Les initiatives populaires visant à restreindre les droits des étrangers ne sont pas chose nouvelle. Durant le XXe siècle, une dizaine d’initiatives populaires visant à restreindre le nombre d’étrangers ont ainsi été soumises au vote du peuple suisse, sans compter les autres votations et référendums durcissant d’une façon ou d’une autre les conditions d’entrée ou de séjour en Suisse. Même si les plus radicales d’entre elles ont été rejetées, elles ont souvent donné lieu à des «contre-projets indirects» abondant dans leur sens.
Ainsi, alors qu’au début du siècle passé le principe de la libre circulation de tous prévalait, cent ans plus tard prévalent des systèmes de permis, de «plafonnement», des concepts tels que la «surpopulation étrangère» et autres restrictions aux étrangers qui ne seraient pas «culturellement proches». La dernière révision en date n’a guère fait exception, puisqu’elle a introduit une intrusion croissante de l’Etat dans la vie privée et économique dès qu’il s’agit d’étrangers: surveillance accrue des mariages, obligation pour les compagnies aériennes d’effectuer un contrôle accru des papiers d’identité, sanctions pénales plus sévères pour ceux qui emploieraient des «sans-papiers», perquisitions sans mandat pour les requérants d’asile, limitation de la liberté médicale lorsqu’il s’agit d’étrangers sans papiers, etc.
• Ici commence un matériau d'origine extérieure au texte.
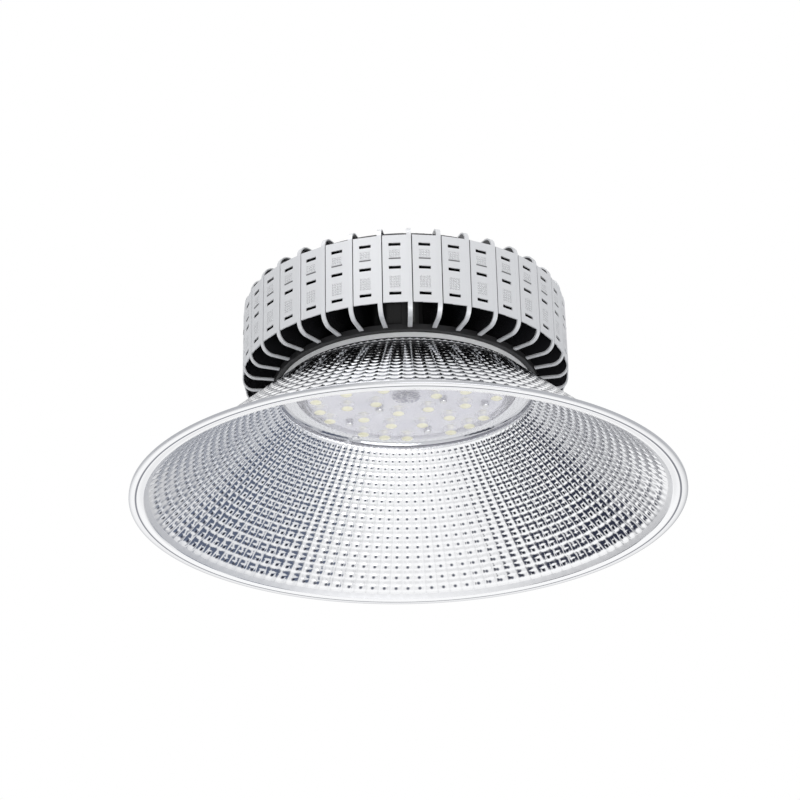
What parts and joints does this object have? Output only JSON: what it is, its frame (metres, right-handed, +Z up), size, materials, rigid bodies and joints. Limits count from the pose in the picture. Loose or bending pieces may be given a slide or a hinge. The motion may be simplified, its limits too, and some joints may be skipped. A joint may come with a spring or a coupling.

L’initiative populaire «pour le renvoi des étrangers criminels», déposée le 15 février 2008 et soumise à votation le 28 novembre 2010, s’inscrit donc dans la droite ligne de cette politique, avec cependant quelques particularités.
D’une part, elle prône ouvertement une discrimination entre Suisses et étrangers, qui serait ainsi inscrite dans la Constitution, en contradiction flagrante avec l’égalité en droit qu’on pourrait attendre d’une démocratie libérale.
D’autre part, le Conseil fédéral, loin de s’offusquer et rappeler son attachement au principe ancestral d’une même peine pour un même crime, a préféré offrir un contre-projet direct à l’initiative, contre-projet qui à vrai dire ne s’en distingue guère. Le contre-projet, en effet, reprend le principe de l’initiative, ajoute un vague article sur l’intégration (qui ne garantit rien de concret), tempère l’expulsion par une prise en compte du droit international, et, sur le fond, va encore plus loin que l’initiative en élargissant la liste d’infractions passibles de l’expulsion.
Tant les initiants que le Conseil fédéral n’ont pourtant toujours pas répondu à deux questions qui s’imposent assez naturellement face à une telle initiative.
Premièrement, pourquoi expulser une personne qui a certes commis un crime ou délit, mais qui a ensuite purgé sa peine? Quel que soit le but attribué à la prison (réinsertion, punition, dissuasion, ou autre), pourquoi donc expulser la personne ayant purgé sa peine une fois que ce but est atteint? Et s’il n’est pas atteint, ne faudrait-il pas plutôt s’interroger sur l’utilité ou l’adéquation de la peine?
Deuxièmement, pourquoi un même crime ou délit devrait-il être puni différemment selon la nationalité de la personne?
Le seul argument présenté en faveur de l’expulsion des étrangers est que ceux-ci seraient nombreux parmi les auteurs de crimes et délits. Mais quelle que soit la différence entre le taux de criminalité des étrangers et celui des Suisses, cela ne justifie en rien un traitement différent: s’il y a beaucoup d’étrangers qui commettent des infractions, alors il y a aussi également beaucoup d’étrangers qui seront punis, qui iront en prison. En quoi est-ce que ce taux serait-il pertinent pour déterminer la peine? Un juge devrait-il, avant de condamner une personne à une peine de prison, vérifier le taux de criminalité des groupes statistiques auxquels elle appartient, en étendant la logique aux tranches d’âge, sexe, localité, religion ou couleur de peau?
En outre, l’initiative pose une question fondamentale sur le rôle des prisons, sans y répondre. Car de deux choses l’une: soit les peines de prison sont efficaces, dissuasives, et contribuent à la réinsertion des personnes condamnées. Auquel cas il faut se demander pourquoi il faudrait expulser des personnes qui sont devenues de bons citoyens. Soit elles ne le sont pas, auquel cas il faudrait plutôt se demander s’il est correct et responsable de renvoyer dans un autre pays de dangereux criminels qui sitôt sortis de prison s’apprêtent à récidiver.
Enfin, si l’expulsion est une panacée au problème de l’insécurité, pourquoi donc se limiter aux étrangers? Après tout, des peines d’exil, ou de déportation dans des colonies pénitentiaires (ou même colonies tout court!) ont été appliquées par le passé par de nombreux Etats. Si les étrangers criminels doivent être expulsés, alors posons la question: et si on expulsait aussi les Suisses criminels?